- **WHAT TO PRODUCE**
Your task is to reproduce the material exactly.

- **INFORMATION PROVIDED**
----

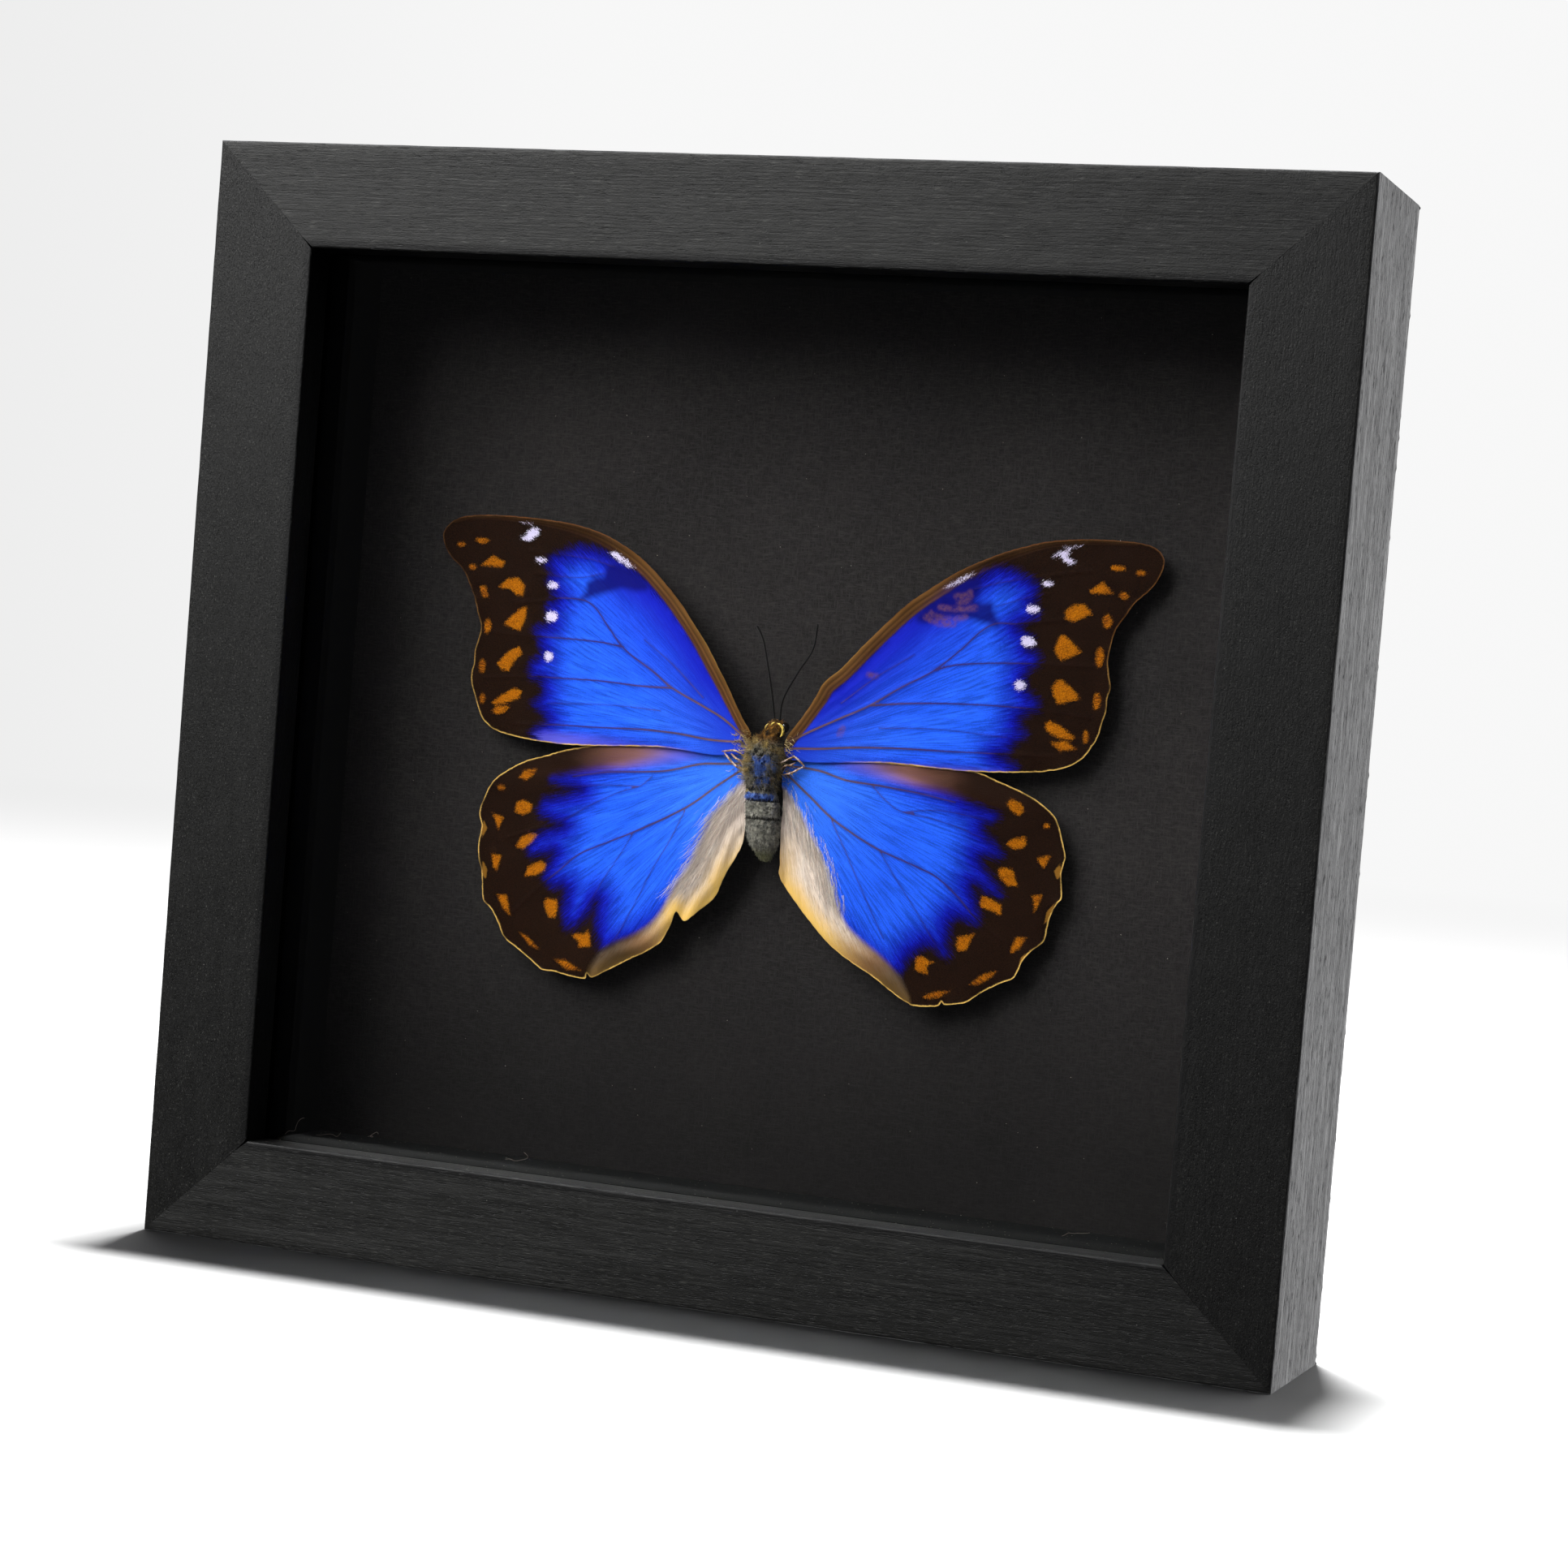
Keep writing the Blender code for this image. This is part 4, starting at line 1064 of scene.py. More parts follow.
def wing_mesh(name, wing, depth, base):
    """A wing blade with its pattern stored as distances in mm, for its finish to read."""
    outline = smooth_path(wing["outline"], SCALE_STEP * 0.9, closed=True)
    ragged = soft(outline, 0.9, 3.0)[:, None] * 0.05
    outward = np.roll(outline, -1, 0) - np.roll(outline, 1, 0)
    outward = np.c_[outward[:, 1], -outward[:, 0]] / np.linalg.norm(outward, axis=1)[:, None]
    outline = outline + outward * ragged
    low, high = outline.min(0), outline.max(0)
    rows = np.arange(low[1], high[1], SCALE_STEP * 0.866)
    columns = np.arange(low[0], high[0], SCALE_STEP)
    shifts = [row % 2 * SCALE_STEP / 2 for row in range(len(rows))]
    mesh_points = np.array([(x + shift, z) for shift, z in zip(shifts, rows) for x in columns])
    mesh_points = mesh_points[depth_inside(mesh_points, outline) > SCALE_STEP * 0.45]
    rim = len(outline)
    creases = [(i, (i + 1) % rim) for i in range(rim)]
    ridges = []
    for line in (*wing["veins"], *wing["hair_veins"]):
        path = smooth_path(line, SCALE_STEP)
        path = path[depth_inside(path, outline) > SCALE_STEP * 0.3]
        first = rim + sum(len(ridge) for ridge in ridges)
        ridges.append(path)
        creases += [(first + i, first + i + 1) for i in range(len(path) - 1)]
    ridges = np.vstack(ridges)
    near_ridge = np.min([np.linalg.norm(mesh_points - point, axis=1) for point in ridges], axis=0)
    mesh_points = mesh_points[near_ridge > SCALE_STEP * 0.45]
    every = [Vector(point) for point in np.vstack((outline, ridges, mesh_points))]
    made = geometry.delaunay_2d_cdt(every, creases, [], 1, 1e-5)
    flat = np.array([tuple(point) for point in made[0]])
    side = 1 if flat[:, 0].mean() > 0 else -1
    x, z = flat[:, 0], flat[:, 1]

    marks = {"edge": distance_to(flat, np.vstack((outline, outline[:1])))}
    marks["field"] = depth_inside(flat, smooth_path(wing["field"], 0.8, closed=True))
    spots = [*wing["orange"], *(oval(*spot) for spot in wing["orange_ovals"])]
    marks["orange"] = deepest(flat, spots)
    marks["white"] = deepest(flat, [*wing["white"], *(oval(*spot) for spot in wing["white_ovals"])])
    marks["vein"] = nearest_vein(flat, wing["veins"], 0.18, 0.07)
    marks["vein"] = np.minimum(marks["vein"], nearest_vein(flat, wing["hair_veins"], 0.04, 0.0))
    reach = np.hypot(x - side * base[0], z - base[1])
    marks["field"] += 6 * np.clip(1 - reach / 14, 0, 1)
    angle = np.arctan2(z - base[1], side * x - base[0])
    marks["reach"] = reach
    pleat = PLEAT_DEPTH * np.sin(angle * PLEAT_COUNT + 2 * soft(flat, 9, 1.0)) * np.clip(reach / 12, 0, 1)
    pleat *= np.clip((52 - reach) / 20, 0, 1)
    drop = depth + WING_SLOPE * np.abs(x) + WING_SAG * soft(flat, 26, depth) + pleat
    drop -= VEIN_RISE * np.exp(-(np.maximum(marks["vein"], 0) / 0.2) ** 2)
    drop += MARGIN_CURL * np.exp(-marks["edge"] / 1.2) * soft(flat, 5, 7.0)
    if "patch" in wing:
        front_edge = wing["outline"][:16]
        across = distance_to(flat, smooth_path(front_edge, 1.0))
        band = np.interp(np.abs(x), (3, 12, 30, 38, 46, 58, 64), (1.5, 2.3, 2.3, 1.8, 1.2, 0.8, 0.5))
        marks["costa"] = across / band
        marks["costa_far"] = across
        marks["patch"] = depth_inside(flat, smooth_path(wing["patch"], 0.6, closed=True))
        rubs = [distance_to(flat, smooth_path(line, 0.5)) for line in wing["rubbed"]]
        marks["rubbed"] = np.min(rubs, axis=0) if rubs else np.full(len(flat), 9.0)
        drop -= COSTA_RISE * np.exp(-((marks["costa"] - 0.25) / 0.3) ** 2)
    else:
        (x1, z1), (x2, z2) = wing["costal"]
        line_z = z1 + (x - x1) * (z2 - z1) / (x2 - x1)
        marks["costa"] = z - line_z
        marks["fold"] = depth_inside(flat, smooth_path(wing["fold"], 0.8, closed=True))
        marks["crescent"] = deepest(flat, wing["crescents"])
        fold = np.clip(marks["fold"], 0, 12)
        drop += 0.1 * fold + 0.014 * fold ** 2 + 0.12 * np.sin(fold * 2.2 + soft(flat, 6, 2.0)) * (fold > 0)
        drop -= 0.25 * np.exp(-(fold / 1.1) ** 2) * np.clip((reach - 5) / 10, 0, 1)
    co = np.c_[x * MM, cad_low.y + drop * MM, face_centre.z + z * MM]

    mesh = bpy.data.meshes.new(name)
    mesh.from_pydata(co.tolist(), [], [list(face) for face in made[2]])
    for label, values in marks.items():
        mesh.attributes.new(label, "FLOAT", "POINT").data.foreach_set("value", values.astype(np.float32))
    corners = np.zeros(len(mesh.loops), np.int32)
    mesh.loops.foreach_get("vertex_index", corners)
    rays = mesh.uv_layers.new(name="rays")
    rays.uv.foreach_set("vector", np.c_[angle * 30, reach][corners].astype(np.float32).ravel())
    mesh.shade_smooth()
    blade = bpy.data.objects.new(name, mesh)
    scene.collection.objects.link(blade)
    thick = blade.modifiers.new("membrane", "SOLIDIFY")
    thick.thickness = WING_THICKNESS
    thick.material_offset = 1
    thick.material_offset_rim = 0
    mesh.materials.append(None)
    mesh.materials.append(None)
    solid = bpy.data.meshes.new_from_object(blade.evaluated_get(bpy.context.evaluated_depsgraph_get()))
    bpy.data.objects.remove(blade)
    solid.name = name
    solid.set_sharp_from_angle(angle=math.radians(60))
    return solid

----

- **TASK RESPONSE**
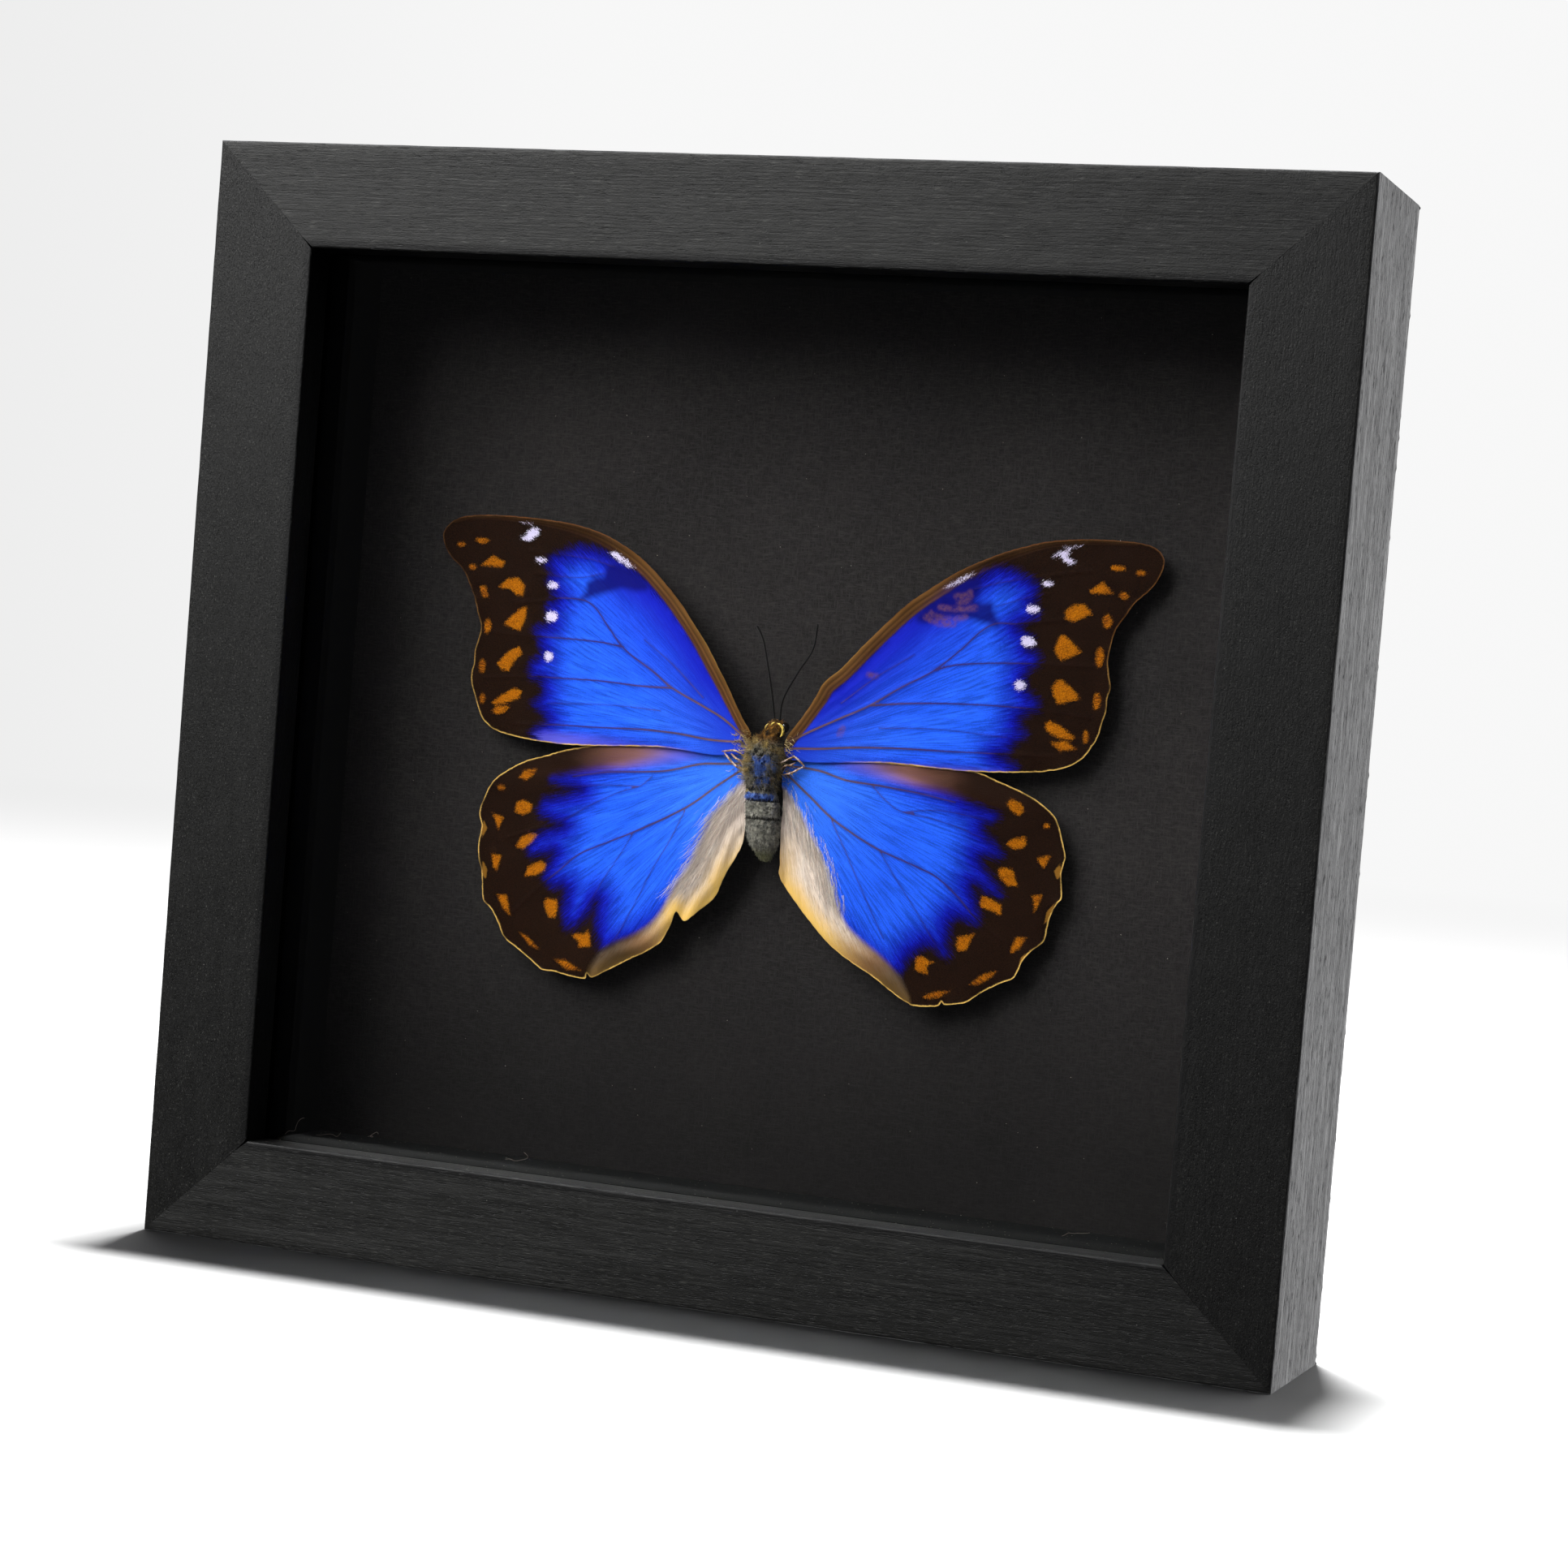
Keep writing the Blender code for this image. This is part 4, starting at line 1064 of scene.py. More parts follow.
def wing_mesh(name, wing, depth, base):
    """A wing blade with its pattern stored as distances in mm, for its finish to read."""
    outline = smooth_path(wing["outline"], SCALE_STEP * 0.9, closed=True)
    ragged = soft(outline, 0.9, 3.0)[:, None] * 0.05
    outward = np.roll(outline, -1, 0) - np.roll(outline, 1, 0)
    outward = np.c_[outward[:, 1], -outward[:, 0]] / np.linalg.norm(outward, axis=1)[:, None]
    outline = outline + outward * ragged
    low, high = outline.min(0), outline.max(0)
    rows = np.arange(low[1], high[1], SCALE_STEP * 0.866)
    columns = np.arange(low[0], high[0], SCALE_STEP)
    shifts = [row % 2 * SCALE_STEP / 2 for row in range(len(rows))]
    mesh_points = np.array([(x + shift, z) for shift, z in zip(shifts, rows) for x in columns])
    mesh_points = mesh_points[depth_inside(mesh_points, outline) > SCALE_STEP * 0.45]
    rim = len(outline)
    creases = [(i, (i + 1) % rim) for i in range(rim)]
    ridges = []
    for line in (*wing["veins"], *wing["hair_veins"]):
        path = smooth_path(line, SCALE_STEP)
        path = path[depth_inside(path, outline) > SCALE_STEP * 0.3]
        first = rim + sum(len(ridge) for ridge in ridges)
        ridges.append(path)
        creases += [(first + i, first + i + 1) for i in range(len(path) - 1)]
    ridges = np.vstack(ridges)
    near_ridge = np.min([np.linalg.norm(mesh_points - point, axis=1) for point in ridges], axis=0)
    mesh_points = mesh_points[near_ridge > SCALE_STEP * 0.45]
    every = [Vector(point) for point in np.vstack((outline, ridges, mesh_points))]
    made = geometry.delaunay_2d_cdt(every, creases, [], 1, 1e-5)
    flat = np.array([tuple(point) for point in made[0]])
    side = 1 if flat[:, 0].mean() > 0 else -1
    x, z = flat[:, 0], flat[:, 1]

    marks = {"edge": distance_to(flat, np.vstack((outline, outline[:1])))}
    marks["field"] = depth_inside(flat, smooth_path(wing["field"], 0.8, closed=True))
    spots = [*wing["orange"], *(oval(*spot) for spot in wing["orange_ovals"])]
    marks["orange"] = deepest(flat, spots)
    marks["white"] = deepest(flat, [*wing["white"], *(oval(*spot) for spot in wing["white_ovals"])])
    marks["vein"] = nearest_vein(flat, wing["veins"], 0.18, 0.07)
    marks["vein"] = np.minimum(marks["vein"], nearest_vein(flat, wing["hair_veins"], 0.04, 0.0))
    reach = np.hypot(x - side * base[0], z - base[1])
    marks["field"] += 6 * np.clip(1 - reach / 14, 0, 1)
    angle = np.arctan2(z - base[1], side * x - base[0])
    marks["reach"] = reach
    pleat = PLEAT_DEPTH * np.sin(angle * PLEAT_COUNT + 2 * soft(flat, 9, 1.0)) * np.clip(reach / 12, 0, 1)
    pleat *= np.clip((52 - reach) / 20, 0, 1)
    drop = depth + WING_SLOPE * np.abs(x) + WING_SAG * soft(flat, 26, depth) + pleat
    drop -= VEIN_RISE * np.exp(-(np.maximum(marks["vein"], 0) / 0.2) ** 2)
    drop += MARGIN_CURL * np.exp(-marks["edge"] / 1.2) * soft(flat, 5, 7.0)
    if "patch" in wing:
        front_edge = wing["outline"][:16]
        across = distance_to(flat, smooth_path(front_edge, 1.0))
        band = np.interp(np.abs(x), (3, 12, 30, 38, 46, 58, 64), (1.5, 2.3, 2.3, 1.8, 1.2, 0.8, 0.5))
        marks["costa"] = across / band
        marks["costa_far"] = across
        marks["patch"] = depth_inside(flat, smooth_path(wing["patch"], 0.6, closed=True))
        rubs = [distance_to(flat, smooth_path(line, 0.5)) for line in wing["rubbed"]]
        marks["rubbed"] = np.min(rubs, axis=0) if rubs else np.full(len(flat), 9.0)
        drop -= COSTA_RISE * np.exp(-((marks["costa"] - 0.25) / 0.3) ** 2)
    else:
        (x1, z1), (x2, z2) = wing["costal"]
        line_z = z1 + (x - x1) * (z2 - z1) / (x2 - x1)
        marks["costa"] = z - line_z
        marks["fold"] = depth_inside(flat, smooth_path(wing["fold"], 0.8, closed=True))
        marks["crescent"] = deepest(flat, wing["crescents"])
        fold = np.clip(marks["fold"], 0, 12)
        drop += 0.1 * fold + 0.014 * fold ** 2 + 0.12 * np.sin(fold * 2.2 + soft(flat, 6, 2.0)) * (fold > 0)
        drop -= 0.25 * np.exp(-(fold / 1.1) ** 2) * np.clip((reach - 5) / 10, 0, 1)
    co = np.c_[x * MM, cad_low.y + drop * MM, face_centre.z + z * MM]

    mesh = bpy.data.meshes.new(name)
    mesh.from_pydata(co.tolist(), [], [list(face) for face in made[2]])
    for label, values in marks.items():
        mesh.attributes.new(label, "FLOAT", "POINT").data.foreach_set("value", values.astype(np.float32))
    corners = np.zeros(len(mesh.loops), np.int32)
    mesh.loops.foreach_get("vertex_index", corners)
    rays = mesh.uv_layers.new(name="rays")
    rays.uv.foreach_set("vector", np.c_[angle * 30, reach][corners].astype(np.float32).ravel())
    mesh.shade_smooth()
    blade = bpy.data.objects.new(name, mesh)
    scene.collection.objects.link(blade)
    thick = blade.modifiers.new("membrane", "SOLIDIFY")
    thick.thickness = WING_THICKNESS
    thick.material_offset = 1
    thick.material_offset_rim = 0
    mesh.materials.append(None)
    mesh.materials.append(None)
    solid = bpy.data.meshes.new_from_object(blade.evaluated_get(bpy.context.evaluated_depsgraph_get()))
    bpy.data.objects.remove(blade)
    solid.name = name
    solid.set_sharp_from_angle(angle=math.radians(60))
    return solid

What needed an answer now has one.